The problem lies in getting one’s paws on any. The rum makers of the east (or south) usually lack good distribution networks or agents to bring their products to the western markets, which is why Cabo Verde off Senegal makes grogues like the clairins but nobody ever heard of them, or why Ogasawara and Ryomi are relatively unknown outside Japan. In other situations, the domestic market is large enough to swallow all the output, so again, unless you’re there it’s not likely you’ll hear much about, for example, Ord River, Substation No. 41 or Beenleigh’s 5 year old, all of which are made in Oz. Old Monk and Amrut are ginormous sellers in India but not always that easy to find one in your local hoochery, and then there are the Asian nations which make ersatz rum their own way, like Tanduay, Chalong Bay, Mekhong…or this Laotian one, which we’ll poke our snoots into today.
Information on the rhum is as maddeningly hard to find as the product itself. What little I’ve been able to cobble together from mon ami L’homme à la Pousette (the source of the sample, big thanks to the man) and some diligent googling, is that it derives from Vientiane, Laos, and is an organically made agricole bottled at a hefty 56%. The company that makes it — Lao-Agro Organic and Distillery Inc — has a brand called Laodi which is primarily liqueurs, and they also produce a lower proofed white variation of this rhum, and a slightly aged one. I gather that it is mostly for local consumption, not export (which may be why few of us ever heard of it before). But in terms of the production methods, source of cane, filtration etc, there’s not much to go on, sorry. We have to take it on its merits alone.
All that aside, this was quite some rhum – it reminded me of the clairins, the Rum Nation Pot Still Jamaican, the DDL High Wine (sadly discontinued), oomphed-up French Island unaged blancs, or, for that matter, even some of those new whites Velier put out last year. The elements of a raw pot still style 1 was right there up front when one sniffed it – salty, vinegary notes, crisp cool cucumbers, rubber and acetone and nail polish and freshly varnished furniture. Yeah, it was sharp, and quite stabbing, and there was an odd developing odour of commingled fish sauce, citrus juice, and coconut water nosing around the back end…fortunately, that was controlled and not excessive, and the whole aroma was underlain by that herbal swank and sugar water that so characterizes agricoles. In that sense it was both similar to and different from, “regular” agricoles with which most of us are more familiar.

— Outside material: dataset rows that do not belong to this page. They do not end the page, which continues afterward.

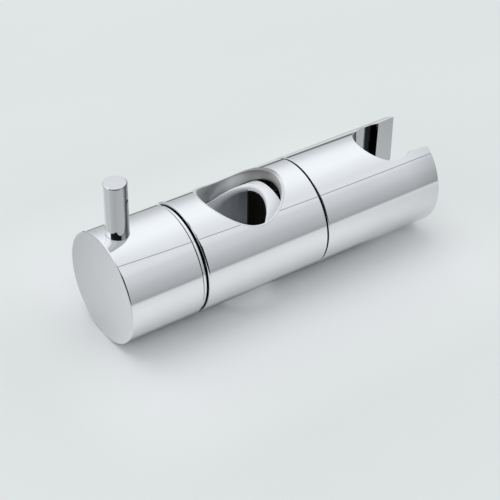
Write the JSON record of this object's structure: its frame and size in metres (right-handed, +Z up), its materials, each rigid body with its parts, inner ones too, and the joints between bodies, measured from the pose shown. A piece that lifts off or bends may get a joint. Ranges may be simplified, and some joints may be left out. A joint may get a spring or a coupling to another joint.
{
  "type": "shower rail slider",
  "caption": "Chromed barrel slider that clamps on an upright shower rail by a lever knob and holds a handset in a turning, slotted socket.",
  "frame": {"origin": "where the rail bore's axis crosses the barrel's axis", "axes": "+X along the barrel from the lever knob to the handset holder, +Z up the rail"},
  "size_m": [0.1164, 0.036, 0.0538],
  "materials": {
    "chrome": "bright chrome plate",
    "white_plastic": "satin moulded",
    "slip_plastic": "satin moulded",
    "hub_plastic": "moulded",
    "black_rubber": "matt",
    "brass": "turned",
    "steel": "zinc plated"
  },
  "bodies": {
    "body": {"slider_body": "chrome", "neck_bush": "chrome", "neck_o_ring": "black_rubber", "thrust_washer": "slip_plastic", "pivot_bush": "slip_plastic", "friction_ring": "black_rubber"},
    "knob": {"lever_knob": "chrome", "lever_pin": "chrome", "knob_hub": "hub_plastic", "knob_nut": "brass"},
    "slide": {"clamp_slide": "white_plastic", "grip_pad": "black_rubber", "clamp_screw": "steel", "stop_clip": "steel"},
    "holder": {"handset_holder": "chrome", "holder_insert": "brass", "pivot_stud": "steel", "pivot_nut": "steel", "disc_spring_left": "steel", "disc_spring_right": "steel", "pivot_washer": "steel"}
  },
  "joints": [
    {"name": "knob_turn", "type": "hinge", "parent": "body", "child": "knob", "pos_m": [-0.037, 0, 0], "axis": [1, 0, 0], "range_deg": [-1382, 230]},
    {"name": "clamp_travel", "type": "slide", "parent": "body", "child": "slide", "axis": [1, 0, 0], "range_m": [-0.0008, 0.0048]},
    {"name": "holder_turn", "type": "hinge", "parent": "body", "child": "holder", "pos_m": [0.0445, 0, 0], "axis": [1, 0, 0], "continuous": true}
  ],
  "couplings": [
    {"joint": "clamp_travel", "follows": "knob_turn", "m_per_rad": -0.00019894}
  ]
}
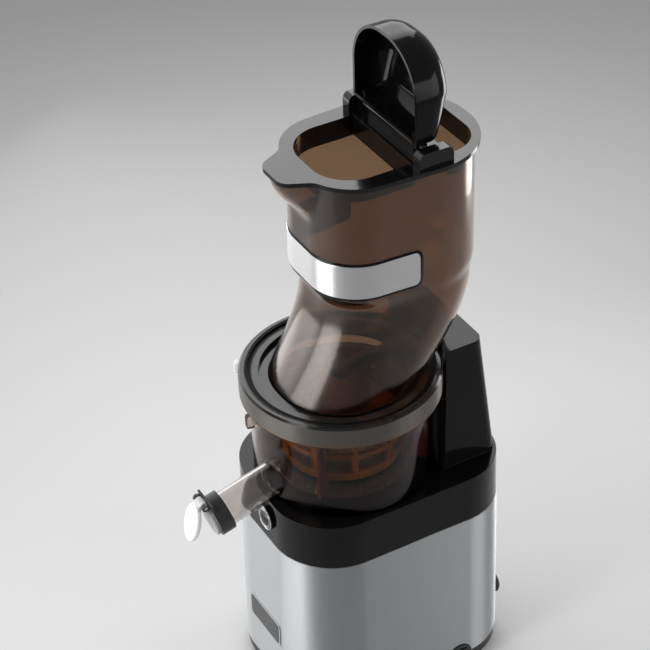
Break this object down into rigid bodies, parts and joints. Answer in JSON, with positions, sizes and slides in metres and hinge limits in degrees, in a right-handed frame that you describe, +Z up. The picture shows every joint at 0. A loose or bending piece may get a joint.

Palate wise, the agricole origin was much more evident. Tons of sweet sugar water and juicy pears, white guavas, grass, lemon juice and also — somewhat to its detriment, because these did not enhance the balance or integrate properly — some wax, brine and red olives. To the end, it remained harsh and sharp, quite raw, nowhere near as cultured as, say, the Nine Leaves Clear or even the Appleton (Wray) overproof, which was stronger. Still, say what you will – it was unique, with an enormously long, hot finish, redolent of wax paper and olive oil, more brine, more herbals and grass, and yes, more swank.
On balance this is a cocktail maker’s dream, I think, and would make a mix that would blow your hair off, but as a sipper it fails, which is no real surprise — much as I like agricoles, white rums and unaged rhums for their sheer machismo and balls-to-the-wall aggro, this one isn’t up in my wheelhouse. That’s because the way the flavours intermingle isn’t quite right, and the sandpaper rawness of the experience is off-putting. However, I have to concede that I’m somewhat partial to rhums that swing wildly for the boundary, go for a six instead of a safe one, and miss with grandeur, rather than never bothering to come up to the batting crease at all. Is this Laotian rhum a success? No, not really (or not yet) – but it’s never somnolent, never moribund…never boring. It runs smack into the wall at full speed, and fails with authority, know what I mean? And that, to me, is something that matters.
- Two years after this review was posted, Lao-Agro displayed the Laodi series of rums in Paris, and those were damned fine. The review of the white has details on the production process not available at the time I wrote this one.